## [What is being asked]
Repeat every record below exactly as it appears.

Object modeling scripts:
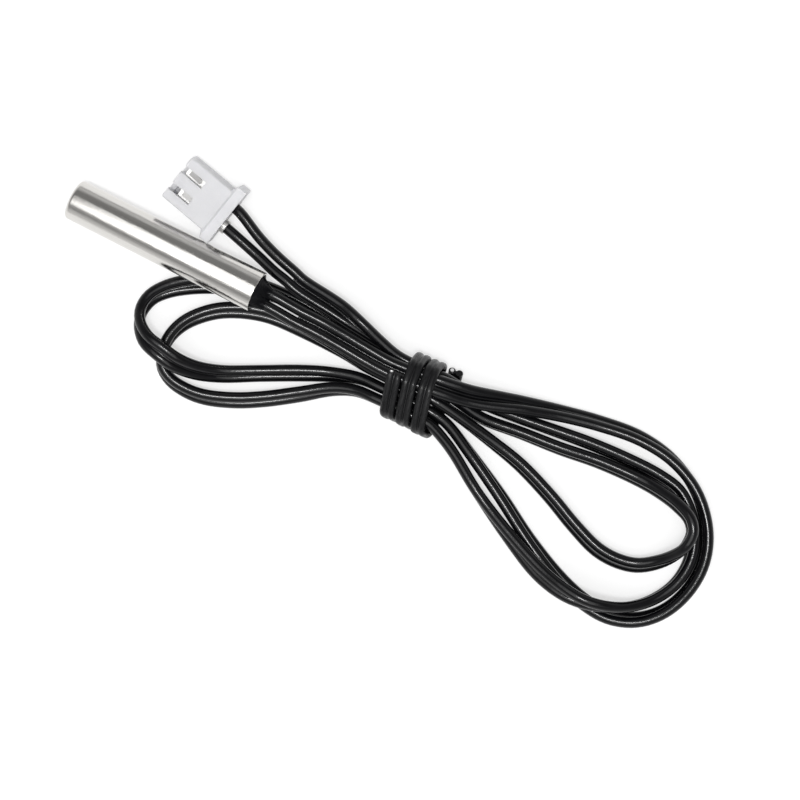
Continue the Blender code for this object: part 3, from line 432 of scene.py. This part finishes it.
def housing_place():
    """Frame of the connector: local X points out of its mating end, local Z out of its window side."""
    roll_cos, roll_sin = math.cos(HOUSING_ROLL), math.sin(HOUSING_ROLL)
    flange_drop = FLANGE_WIDTH / 2 * roll_sin + (PLUG_HEIGHT / 2 + FLANGE_BELOW) * roll_cos
    plug_drop = PLUG_WIDTH / 2 * roll_sin + PLUG_HEIGHT / 2 * roll_cos
    pitch = math.atan2(flange_drop - plug_drop, PLUG_LENGTH - FLANGE_LENGTH)
    height = flange_drop * math.cos(pitch) + FLANGE_LENGTH * math.sin(pitch)
    x, y = on_plan(*HOUSING_PLAN)
    return (
        Matrix.Translation((x, y, height + FIT / 5))
        @ Matrix.Rotation(HOUSING_HEADING + PLAN_TURN, 4, "Z")
        @ Matrix.Rotation(pitch, 4, "Y")
        @ Matrix.Rotation(-HOUSING_ROLL, 4, "X")
    )


# Camera, lamps and the studio's pale surfaces
CAMERA_DISTANCE = 400 * MM
CAMERA_HEIGHT = 402 * MM
VIEW_WIDTH = 96.15 * MM
FLOOR_REACH = 4
FLOOR_GREY = 0.78
FLOOR_GREY_SEEN = 0.45
FLOOR_GLOW_SEEN = 0.58


def add_camera():
    """A camera straight above the middle of the plan, with the plan upright in its view."""
    data = bpy.data.cameras.new("camera")
    data.lens_unit = "FOV"
    data.angle = 2 * math.atan(VIEW_WIDTH / 2 / CAMERA_DISTANCE)
    data.clip_start = 0.01
    camera = bpy.data.objects.new("camera", data)
    bpy.context.scene.collection.objects.link(camera)
    x, y = on_plan(0, 0)
    camera.location = (x, y, CAMERA_HEIGHT)
    camera.rotation_euler = (0, 0, PLAN_TURN)
    bpy.context.scene.camera = camera


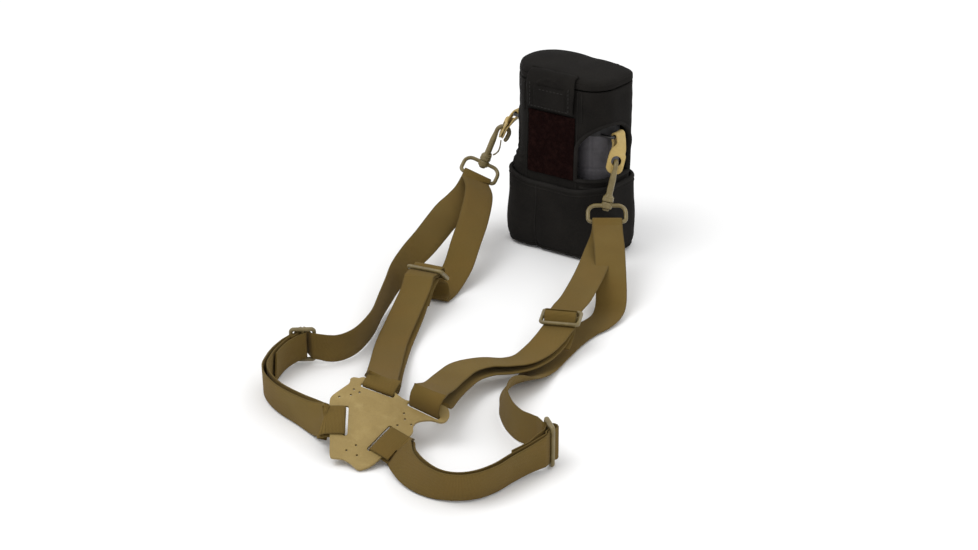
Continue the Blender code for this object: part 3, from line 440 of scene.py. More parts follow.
def enlarged(obj, finishes, *meshes):
    """Adds meshes given in millimetres to the object's own; with two finishes, they take the second."""
    obj.data.transform(Matrix.Scale(1000, 4))
    obj.data = merged(obj.data, *meshes, others=len(finishes) - 1)
    obj.data.transform(Matrix.Scale(0.001, 4))
    for finish in finishes:
        obj.data.materials.append(finish)


def applied(obj):
    """Gives the object the mesh that its modifiers make."""
    graph = bpy.context.evaluated_depsgraph_get()
    mesh = bpy.data.meshes.new_from_object(obj.evaluated_get(graph))
    obj.modifiers.clear()
    old, obj.data = obj.data, mesh
    bpy.data.meshes.remove(old)


def merged(*meshes, others=0):
    """One mesh of several; others is the material index of all but the first."""
    shape = bmesh.new()
    for i, mesh in enumerate(meshes):
        start = len(shape.faces)
        shape.from_mesh(mesh)
        shape.faces.ensure_lookup_table()
        for face in shape.faces[start:]:
            face.material_index = others if i else 0
            face.smooth = True
    return mesh_of(shape)


def tube(path, a, b, side=None, cyclic=False, sides=10):
    """A closed tube along points: side is the direction of the half width a, or one for each point."""
    count = len(path)
    verts = []
    last = None
    for i, p in enumerate(path):
        p = Vector(p)
        before = Vector(path[i - 1] if cyclic or i else path[0])
        after = Vector(path[(i + 1) % count] if cyclic or i < count - 1 else path[-1])
        tangent = (after - before).normalized()
        if side is None:
            width = last or tangent.orthogonal()
        else:
            width = side if isinstance(side, Vector) else side[i]
        width = (width - width.dot(tangent) * tangent).normalized()
        last = width
        up = tangent.cross(width)
        half_a = a[i] if isinstance(a, list) else a
        half_b = b[i] if isinstance(b, list) else b
        for k in range(sides):
            t = 2 * math.pi * k / sides
            verts.append(p + width * half_a * math.cos(t) + up * half_b * math.sin(t))
    faces = skin(count, sides, cyclic) + ([] if cyclic else caps(count, sides))
    return outward(mesh_from(verts, faces))


def loft(rings, closed):
    """A closed shell through rings of equally many points; open ends are capped to their middle."""
    n = len(rings[0])
    verts = [Vector(p) for ring in rings for p in ring]
    faces = skin(len(rings), n, closed)
    if not closed:
        for index in (0, len(rings) - 1):
            centre = sum((Vector(p) for p in rings[index]), Vector()) / n
            verts.append(centre)
            faces += [(index * n + k, index * n + (k + 1) % n, len(verts) - 1) for k in range(n)]
    return outward(mesh_from(verts, faces))


def remeshed(obj, voxel, smoothing):
    """Rebuilt from voxels, then relaxed."""
    step = obj.modifiers.new("remesh", "REMESH")
    step.mode = "VOXEL"
    step.voxel_size = voxel
    step.use_smooth_shade = True
    relax = obj.modifiers.new("relax", "SMOOTH")
    relax.factor = 0.5
    relax.iterations = smoothing
    applied(obj)


def moulded(name, parts, finish, voxel=0.00032, smoothing=6):
    """Overlapping shells moulded into one smooth body."""
    obj = object_of(name, merged(*parts), finish)
    remeshed(obj, voxel, smoothing)
    obj.data.materials.clear()
    obj.data.materials.append(finish)
    shaped(obj.data)
    return obj


def rounded(half_x, half_y, corner, steps):
    """A rectangle's outline with round corners."""
    points = []
    for sx, sy, start in ((1, -1, -90), (1, 1, 0), (-1, 1, 90), (-1, -1, 180)):
        for i in range(steps + 1):
            a = math.radians(start + 90 * i / steps)
            x, y = sx * (half_x - corner), sy * (half_y - corner)
            points.append((x + corner * math.cos(a), y + corner * math.sin(a)))
    return points


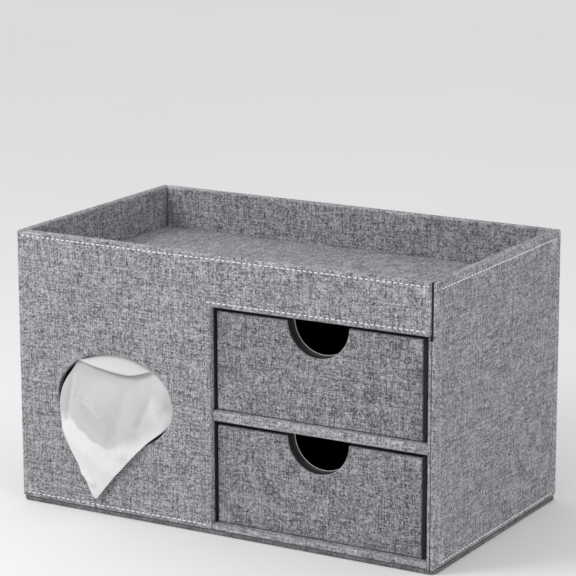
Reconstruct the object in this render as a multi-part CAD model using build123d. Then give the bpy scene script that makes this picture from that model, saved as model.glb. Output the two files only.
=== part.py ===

## [Full response]
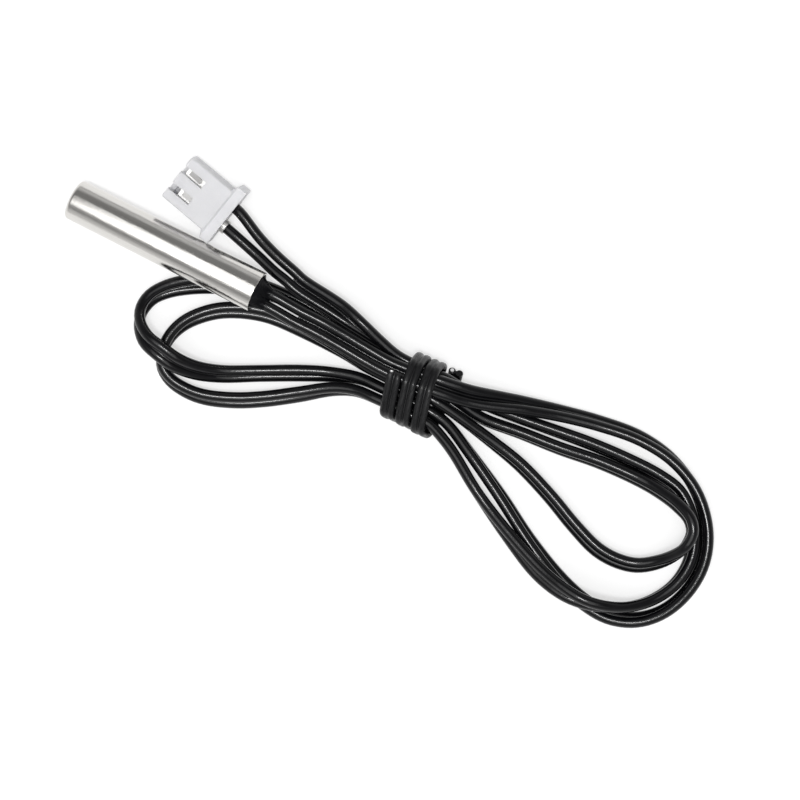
Continue the Blender code for this object: part 3, from line 432 of scene.py. This part finishes it.
def housing_place():
    """Frame of the connector: local X points out of its mating end, local Z out of its window side."""
    roll_cos, roll_sin = math.cos(HOUSING_ROLL), math.sin(HOUSING_ROLL)
    flange_drop = FLANGE_WIDTH / 2 * roll_sin + (PLUG_HEIGHT / 2 + FLANGE_BELOW) * roll_cos
    plug_drop = PLUG_WIDTH / 2 * roll_sin + PLUG_HEIGHT / 2 * roll_cos
    pitch = math.atan2(flange_drop - plug_drop, PLUG_LENGTH - FLANGE_LENGTH)
    height = flange_drop * math.cos(pitch) + FLANGE_LENGTH * math.sin(pitch)
    x, y = on_plan(*HOUSING_PLAN)
    return (
        Matrix.Translation((x, y, height + FIT / 5))
        @ Matrix.Rotation(HOUSING_HEADING + PLAN_TURN, 4, "Z")
        @ Matrix.Rotation(pitch, 4, "Y")
        @ Matrix.Rotation(-HOUSING_ROLL, 4, "X")
    )


# Camera, lamps and the studio's pale surfaces
CAMERA_DISTANCE = 400 * MM
CAMERA_HEIGHT = 402 * MM
VIEW_WIDTH = 96.15 * MM
FLOOR_REACH = 4
FLOOR_GREY = 0.78
FLOOR_GREY_SEEN = 0.45
FLOOR_GLOW_SEEN = 0.58


def add_camera():
    """A camera straight above the middle of the plan, with the plan upright in its view."""
    data = bpy.data.cameras.new("camera")
    data.lens_unit = "FOV"
    data.angle = 2 * math.atan(VIEW_WIDTH / 2 / CAMERA_DISTANCE)
    data.clip_start = 0.01
    camera = bpy.data.objects.new("camera", data)
    bpy.context.scene.collection.objects.link(camera)
    x, y = on_plan(0, 0)
    camera.location = (x, y, CAMERA_HEIGHT)
    camera.rotation_euler = (0, 0, PLAN_TURN)
    bpy.context.scene.camera = camera


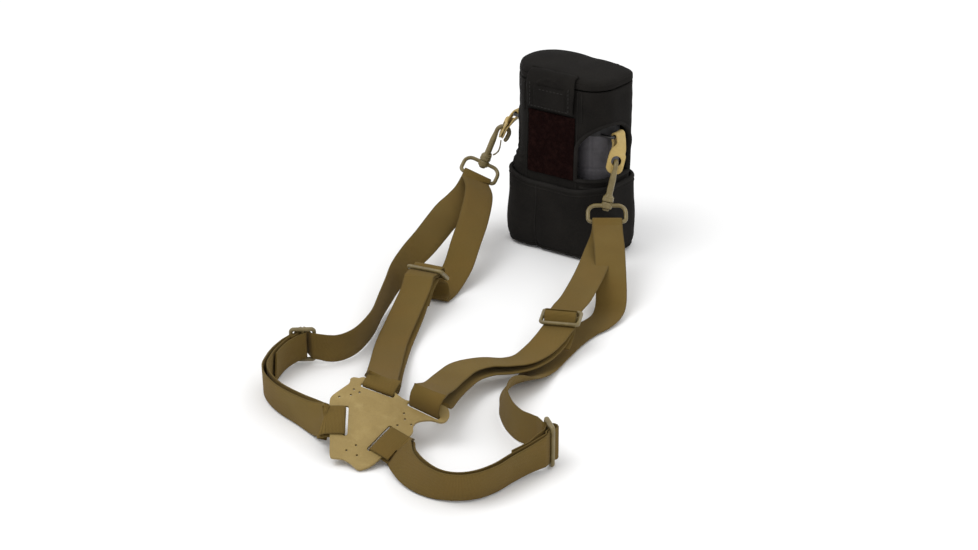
Continue the Blender code for this object: part 3, from line 440 of scene.py. More parts follow.
def enlarged(obj, finishes, *meshes):
    """Adds meshes given in millimetres to the object's own; with two finishes, they take the second."""
    obj.data.transform(Matrix.Scale(1000, 4))
    obj.data = merged(obj.data, *meshes, others=len(finishes) - 1)
    obj.data.transform(Matrix.Scale(0.001, 4))
    for finish in finishes:
        obj.data.materials.append(finish)


def applied(obj):
    """Gives the object the mesh that its modifiers make."""
    graph = bpy.context.evaluated_depsgraph_get()
    mesh = bpy.data.meshes.new_from_object(obj.evaluated_get(graph))
    obj.modifiers.clear()
    old, obj.data = obj.data, mesh
    bpy.data.meshes.remove(old)


def merged(*meshes, others=0):
    """One mesh of several; others is the material index of all but the first."""
    shape = bmesh.new()
    for i, mesh in enumerate(meshes):
        start = len(shape.faces)
        shape.from_mesh(mesh)
        shape.faces.ensure_lookup_table()
        for face in shape.faces[start:]:
            face.material_index = others if i else 0
            face.smooth = True
    return mesh_of(shape)


def tube(path, a, b, side=None, cyclic=False, sides=10):
    """A closed tube along points: side is the direction of the half width a, or one for each point."""
    count = len(path)
    verts = []
    last = None
    for i, p in enumerate(path):
        p = Vector(p)
        before = Vector(path[i - 1] if cyclic or i else path[0])
        after = Vector(path[(i + 1) % count] if cyclic or i < count - 1 else path[-1])
        tangent = (after - before).normalized()
        if side is None:
            width = last or tangent.orthogonal()
        else:
            width = side if isinstance(side, Vector) else side[i]
        width = (width - width.dot(tangent) * tangent).normalized()
        last = width
        up = tangent.cross(width)
        half_a = a[i] if isinstance(a, list) else a
        half_b = b[i] if isinstance(b, list) else b
        for k in range(sides):
            t = 2 * math.pi * k / sides
            verts.append(p + width * half_a * math.cos(t) + up * half_b * math.sin(t))
    faces = skin(count, sides, cyclic) + ([] if cyclic else caps(count, sides))
    return outward(mesh_from(verts, faces))


def loft(rings, closed):
    """A closed shell through rings of equally many points; open ends are capped to their middle."""
    n = len(rings[0])
    verts = [Vector(p) for ring in rings for p in ring]
    faces = skin(len(rings), n, closed)
    if not closed:
        for index in (0, len(rings) - 1):
            centre = sum((Vector(p) for p in rings[index]), Vector()) / n
            verts.append(centre)
            faces += [(index * n + k, index * n + (k + 1) % n, len(verts) - 1) for k in range(n)]
    return outward(mesh_from(verts, faces))


def remeshed(obj, voxel, smoothing):
    """Rebuilt from voxels, then relaxed."""
    step = obj.modifiers.new("remesh", "REMESH")
    step.mode = "VOXEL"
    step.voxel_size = voxel
    step.use_smooth_shade = True
    relax = obj.modifiers.new("relax", "SMOOTH")
    relax.factor = 0.5
    relax.iterations = smoothing
    applied(obj)


def moulded(name, parts, finish, voxel=0.00032, smoothing=6):
    """Overlapping shells moulded into one smooth body."""
    obj = object_of(name, merged(*parts), finish)
    remeshed(obj, voxel, smoothing)
    obj.data.materials.clear()
    obj.data.materials.append(finish)
    shaped(obj.data)
    return obj


def rounded(half_x, half_y, corner, steps):
    """A rectangle's outline with round corners."""
    points = []
    for sx, sy, start in ((1, -1, -90), (1, 1, 0), (-1, 1, 90), (-1, -1, 180)):
        for i in range(steps + 1):
            a = math.radians(start + 90 * i / steps)
            x, y = sx * (half_x - corner), sy * (half_y - corner)
            points.append((x + corner * math.cos(a), y + corner * math.sin(a)))
    return points


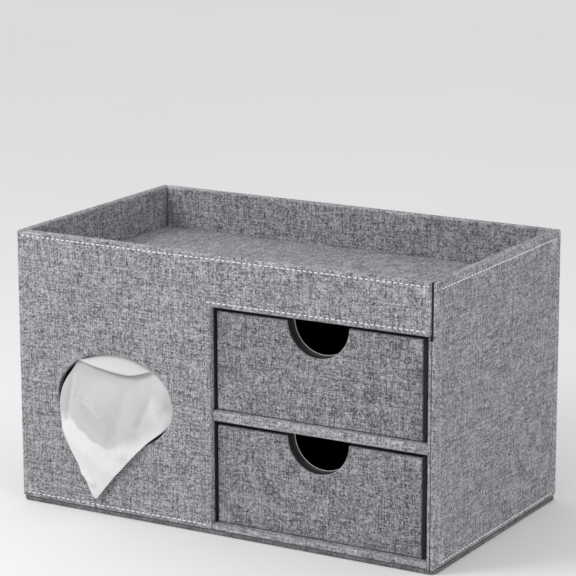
Reconstruct the object in this render as a multi-part CAD model using build123d. Then give the bpy scene script that makes this picture from that model, saved as model.glb. Output the two files only.
=== part.py ===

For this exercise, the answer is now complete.